There are two things you need to know to understand why this works.  The first is that bigger objects require more force to get them moving.  This is probably intuitive.  A baseball is easier to throw than a bowling ball.  The second physics principle at work here is gravity.  We all think of gravity as the force that pulls objects down to the ground.  Well, this force gets bigger for bigger objects.  So the heavier rock gets pulled to earth with more force.  But since it also took more force to get that big rock moving in the first place, it ends up falling no faster than the small rock.  Said another way, both rocks fall with the same acceleration their speed increases at the same rate.

After learning that “all objects fall with the same acceleration”, an always curious and ever-incredulous student (the best kind) asked me, “so why does a heavier cyclist roll down a hill faster than a lighter one?”  It’s a good question, to which I couldn’t provide an immediate answer.  We just learned that gravity causes two objects, regardless of their mass, to fall at the same rate.  This should be true whether you are a rock falling straight towards earth, or a cyclist rolling down a hill.  So what gives?

Galileo wasn’t wrong.  It’s just that his model of falling objects was incomplete.  This is often the case in physics and all of science.  As Einstein once (maybe) said “Everything should be made as simple as possible, but no simpler.”  In other words, if the simple model works, great!  If not, we need to modify it in order to get a better description.  

Applying Galileo's model of the falling rocks to the two cyclists is too simple – it considers only the force due to gravity as affecting their downhill motion.  What else is pushing or pulling on the cyclist?  Well, at least so far, all cycling races take place on earth, where there is air.  This is mostly good of course: no cyclist could make it very far without air.  But air also creates air resistance, or drag.   So while gravity pulls the cyclists down the hill, the force of drag pushes back. 
The forces of gravity and drag compete when a cyclist rolls down a hill.

With Galileo’s experiment, we saw that the acceleration from gravity is mass-independent.  Not true for drag.  A given amount of drag force is less effective at slowing down a massive rider than a light one.  If you instead try Galileo’s experiment with a feather and a rock, you will see this principle quite clearly.  Drag has a huge impact on the feather (both because the feather’s mass is small, and the drag it experiences is large), causing it to drift slowly to the ground.   Taking gravity and drag into account, we can look at the speed of two riders over time as they descend down a hill.  You can see that the speed of the heavier rider increases more quickly and reaches a larger final value.
Speed vs time for two cyclists (150lbs and 200lbs) heading downhill.  Because of air resistance, the 150lb rider accelerates more slowly and reaches a lower terminal velocity.

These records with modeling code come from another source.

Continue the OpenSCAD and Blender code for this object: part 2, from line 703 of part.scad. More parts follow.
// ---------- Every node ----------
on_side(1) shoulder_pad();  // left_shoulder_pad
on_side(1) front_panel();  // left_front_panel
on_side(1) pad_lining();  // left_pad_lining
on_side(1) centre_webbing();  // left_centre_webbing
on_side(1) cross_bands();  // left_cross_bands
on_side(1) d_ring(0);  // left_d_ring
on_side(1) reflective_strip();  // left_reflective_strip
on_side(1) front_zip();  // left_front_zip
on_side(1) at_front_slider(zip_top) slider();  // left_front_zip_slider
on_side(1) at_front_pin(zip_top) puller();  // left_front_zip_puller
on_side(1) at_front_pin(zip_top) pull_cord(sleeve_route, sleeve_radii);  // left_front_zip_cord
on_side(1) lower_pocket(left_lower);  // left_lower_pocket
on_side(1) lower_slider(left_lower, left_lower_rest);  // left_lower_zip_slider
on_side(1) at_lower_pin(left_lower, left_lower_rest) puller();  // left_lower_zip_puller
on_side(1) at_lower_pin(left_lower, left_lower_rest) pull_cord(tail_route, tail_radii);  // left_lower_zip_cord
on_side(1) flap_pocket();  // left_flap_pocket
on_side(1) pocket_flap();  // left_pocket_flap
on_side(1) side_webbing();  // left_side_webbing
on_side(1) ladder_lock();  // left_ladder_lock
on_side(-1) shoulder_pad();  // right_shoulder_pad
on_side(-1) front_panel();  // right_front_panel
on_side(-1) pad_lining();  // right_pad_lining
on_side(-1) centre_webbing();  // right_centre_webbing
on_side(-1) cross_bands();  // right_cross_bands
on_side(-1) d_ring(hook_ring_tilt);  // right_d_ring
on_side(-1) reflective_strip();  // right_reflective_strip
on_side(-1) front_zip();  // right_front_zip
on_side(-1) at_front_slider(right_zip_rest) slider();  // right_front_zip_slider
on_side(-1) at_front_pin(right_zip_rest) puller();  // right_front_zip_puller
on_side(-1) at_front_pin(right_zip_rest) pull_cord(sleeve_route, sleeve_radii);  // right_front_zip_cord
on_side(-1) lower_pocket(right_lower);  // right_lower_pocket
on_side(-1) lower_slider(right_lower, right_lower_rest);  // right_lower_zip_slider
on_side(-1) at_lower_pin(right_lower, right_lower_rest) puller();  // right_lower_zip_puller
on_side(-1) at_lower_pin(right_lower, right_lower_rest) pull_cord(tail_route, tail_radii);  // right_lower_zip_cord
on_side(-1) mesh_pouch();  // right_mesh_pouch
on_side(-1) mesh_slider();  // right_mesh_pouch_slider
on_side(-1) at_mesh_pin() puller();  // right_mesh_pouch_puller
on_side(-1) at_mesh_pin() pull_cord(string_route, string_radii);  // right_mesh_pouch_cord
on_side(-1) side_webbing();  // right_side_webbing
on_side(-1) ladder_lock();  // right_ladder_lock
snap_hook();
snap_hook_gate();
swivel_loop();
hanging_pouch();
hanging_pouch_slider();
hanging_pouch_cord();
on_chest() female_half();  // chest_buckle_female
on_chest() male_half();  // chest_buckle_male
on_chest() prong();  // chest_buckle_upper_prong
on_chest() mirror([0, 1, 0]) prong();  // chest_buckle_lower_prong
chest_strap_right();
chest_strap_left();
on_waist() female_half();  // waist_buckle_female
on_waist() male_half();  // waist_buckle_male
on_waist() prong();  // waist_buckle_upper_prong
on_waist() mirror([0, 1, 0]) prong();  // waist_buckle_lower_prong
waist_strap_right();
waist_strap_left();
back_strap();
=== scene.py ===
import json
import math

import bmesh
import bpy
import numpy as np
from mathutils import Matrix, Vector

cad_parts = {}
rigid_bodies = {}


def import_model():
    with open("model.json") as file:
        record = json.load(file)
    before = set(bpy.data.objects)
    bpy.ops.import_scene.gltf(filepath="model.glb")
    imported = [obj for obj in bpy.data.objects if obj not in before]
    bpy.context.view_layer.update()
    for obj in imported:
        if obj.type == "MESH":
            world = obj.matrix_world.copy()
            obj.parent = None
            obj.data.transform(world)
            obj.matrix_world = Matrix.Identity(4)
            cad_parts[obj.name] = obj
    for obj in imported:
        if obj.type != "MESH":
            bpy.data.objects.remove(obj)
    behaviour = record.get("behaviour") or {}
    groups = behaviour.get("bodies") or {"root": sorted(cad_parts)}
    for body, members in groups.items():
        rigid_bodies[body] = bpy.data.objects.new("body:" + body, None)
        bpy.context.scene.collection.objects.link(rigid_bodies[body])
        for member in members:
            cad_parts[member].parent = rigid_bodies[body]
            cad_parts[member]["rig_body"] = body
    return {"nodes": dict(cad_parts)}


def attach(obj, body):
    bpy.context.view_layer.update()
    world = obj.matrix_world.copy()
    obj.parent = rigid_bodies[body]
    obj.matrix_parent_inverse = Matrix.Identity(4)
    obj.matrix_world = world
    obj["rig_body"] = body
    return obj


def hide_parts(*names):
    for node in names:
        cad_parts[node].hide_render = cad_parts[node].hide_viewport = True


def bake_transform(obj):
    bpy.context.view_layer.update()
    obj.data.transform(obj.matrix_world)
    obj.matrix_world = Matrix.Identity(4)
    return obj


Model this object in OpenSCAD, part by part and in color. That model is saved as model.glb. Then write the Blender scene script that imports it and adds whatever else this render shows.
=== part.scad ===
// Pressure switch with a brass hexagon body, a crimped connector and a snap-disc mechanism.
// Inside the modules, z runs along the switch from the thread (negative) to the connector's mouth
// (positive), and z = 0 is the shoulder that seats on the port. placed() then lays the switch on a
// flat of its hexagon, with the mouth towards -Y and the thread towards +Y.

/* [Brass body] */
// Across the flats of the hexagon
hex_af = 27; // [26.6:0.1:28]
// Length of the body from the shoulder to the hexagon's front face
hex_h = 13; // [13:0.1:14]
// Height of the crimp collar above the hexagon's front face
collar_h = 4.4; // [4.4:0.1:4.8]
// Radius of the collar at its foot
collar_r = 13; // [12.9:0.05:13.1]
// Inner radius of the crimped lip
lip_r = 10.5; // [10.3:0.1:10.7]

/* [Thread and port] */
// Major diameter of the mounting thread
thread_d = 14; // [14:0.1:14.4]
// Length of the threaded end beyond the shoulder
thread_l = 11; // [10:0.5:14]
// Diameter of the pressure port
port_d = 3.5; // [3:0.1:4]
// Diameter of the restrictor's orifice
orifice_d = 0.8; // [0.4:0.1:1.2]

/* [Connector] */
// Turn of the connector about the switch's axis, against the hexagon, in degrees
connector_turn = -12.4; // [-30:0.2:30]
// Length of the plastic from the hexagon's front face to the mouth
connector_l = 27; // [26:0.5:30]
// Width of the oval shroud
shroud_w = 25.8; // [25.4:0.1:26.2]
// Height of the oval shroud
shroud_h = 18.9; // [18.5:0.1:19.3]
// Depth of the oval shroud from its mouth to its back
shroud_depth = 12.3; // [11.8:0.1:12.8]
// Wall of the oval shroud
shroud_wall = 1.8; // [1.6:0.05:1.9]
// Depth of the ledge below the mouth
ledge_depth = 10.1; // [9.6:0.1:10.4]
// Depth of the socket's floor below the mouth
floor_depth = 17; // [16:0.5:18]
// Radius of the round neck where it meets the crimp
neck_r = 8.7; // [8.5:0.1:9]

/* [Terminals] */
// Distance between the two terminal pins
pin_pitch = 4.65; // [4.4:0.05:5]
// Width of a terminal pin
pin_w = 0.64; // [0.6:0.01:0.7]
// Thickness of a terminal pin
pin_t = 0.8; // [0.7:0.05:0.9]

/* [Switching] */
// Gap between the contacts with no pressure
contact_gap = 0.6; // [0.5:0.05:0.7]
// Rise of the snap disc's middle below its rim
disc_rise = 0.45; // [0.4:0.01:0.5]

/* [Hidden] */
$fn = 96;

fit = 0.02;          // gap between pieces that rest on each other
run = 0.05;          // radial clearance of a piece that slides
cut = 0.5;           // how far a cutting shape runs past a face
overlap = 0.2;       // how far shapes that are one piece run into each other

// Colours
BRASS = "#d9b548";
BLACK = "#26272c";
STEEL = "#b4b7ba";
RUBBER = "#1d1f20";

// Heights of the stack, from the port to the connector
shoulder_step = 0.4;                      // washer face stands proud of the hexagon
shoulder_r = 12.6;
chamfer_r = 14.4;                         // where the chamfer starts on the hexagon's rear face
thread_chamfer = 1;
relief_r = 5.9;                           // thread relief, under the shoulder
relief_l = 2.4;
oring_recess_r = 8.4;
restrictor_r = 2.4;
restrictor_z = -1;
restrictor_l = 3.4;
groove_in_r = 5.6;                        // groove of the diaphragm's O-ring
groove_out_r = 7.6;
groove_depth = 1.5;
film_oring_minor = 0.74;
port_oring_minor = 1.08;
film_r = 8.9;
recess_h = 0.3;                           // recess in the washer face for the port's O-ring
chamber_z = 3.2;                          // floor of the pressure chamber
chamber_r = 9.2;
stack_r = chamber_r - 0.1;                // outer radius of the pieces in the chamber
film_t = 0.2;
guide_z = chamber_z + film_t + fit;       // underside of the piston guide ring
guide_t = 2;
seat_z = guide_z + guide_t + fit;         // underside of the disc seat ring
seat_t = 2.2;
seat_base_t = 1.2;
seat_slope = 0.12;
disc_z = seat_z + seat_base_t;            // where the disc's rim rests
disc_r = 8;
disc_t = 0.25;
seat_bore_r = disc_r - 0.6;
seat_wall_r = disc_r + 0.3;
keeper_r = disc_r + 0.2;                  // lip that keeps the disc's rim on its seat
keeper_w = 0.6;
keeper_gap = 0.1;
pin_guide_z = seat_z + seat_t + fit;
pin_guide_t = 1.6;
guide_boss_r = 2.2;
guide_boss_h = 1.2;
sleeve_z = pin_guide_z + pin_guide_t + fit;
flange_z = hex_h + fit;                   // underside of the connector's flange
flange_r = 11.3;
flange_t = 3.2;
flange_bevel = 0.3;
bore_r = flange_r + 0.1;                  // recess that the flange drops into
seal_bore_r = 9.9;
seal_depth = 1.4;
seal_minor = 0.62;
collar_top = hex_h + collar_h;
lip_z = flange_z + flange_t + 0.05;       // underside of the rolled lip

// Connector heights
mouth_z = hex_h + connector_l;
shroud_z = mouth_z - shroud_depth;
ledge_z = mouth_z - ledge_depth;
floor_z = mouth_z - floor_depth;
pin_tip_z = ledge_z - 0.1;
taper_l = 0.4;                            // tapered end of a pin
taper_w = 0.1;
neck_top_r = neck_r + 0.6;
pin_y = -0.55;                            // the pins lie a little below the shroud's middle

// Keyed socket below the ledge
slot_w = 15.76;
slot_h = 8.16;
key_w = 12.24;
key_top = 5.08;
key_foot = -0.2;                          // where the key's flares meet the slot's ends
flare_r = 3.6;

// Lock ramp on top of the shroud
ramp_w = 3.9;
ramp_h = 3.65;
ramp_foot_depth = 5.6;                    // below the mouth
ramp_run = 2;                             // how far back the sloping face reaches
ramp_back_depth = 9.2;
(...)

This final value is known as terminal velocity – maybe you’ve heard the term before.  An object reaches terminal velocity when the accelerations from gravity and drag exactly cancel.  Zero acceleration doesn’t mean zero motion – it just means that your speed no longer changes.  A heavier rider has a larger terminal velocity.   

Get rid of the air and what would happen?  Apollo 15 astronauts performed exactly this experiment on the moon, where there is no air.  A hammer and a feather fall at the same rate when there is no drag!  So if cycling races took place on the moon, the heavier riders would have no advantage on the downhills.  Now accepting registrations for the Tour de Moon.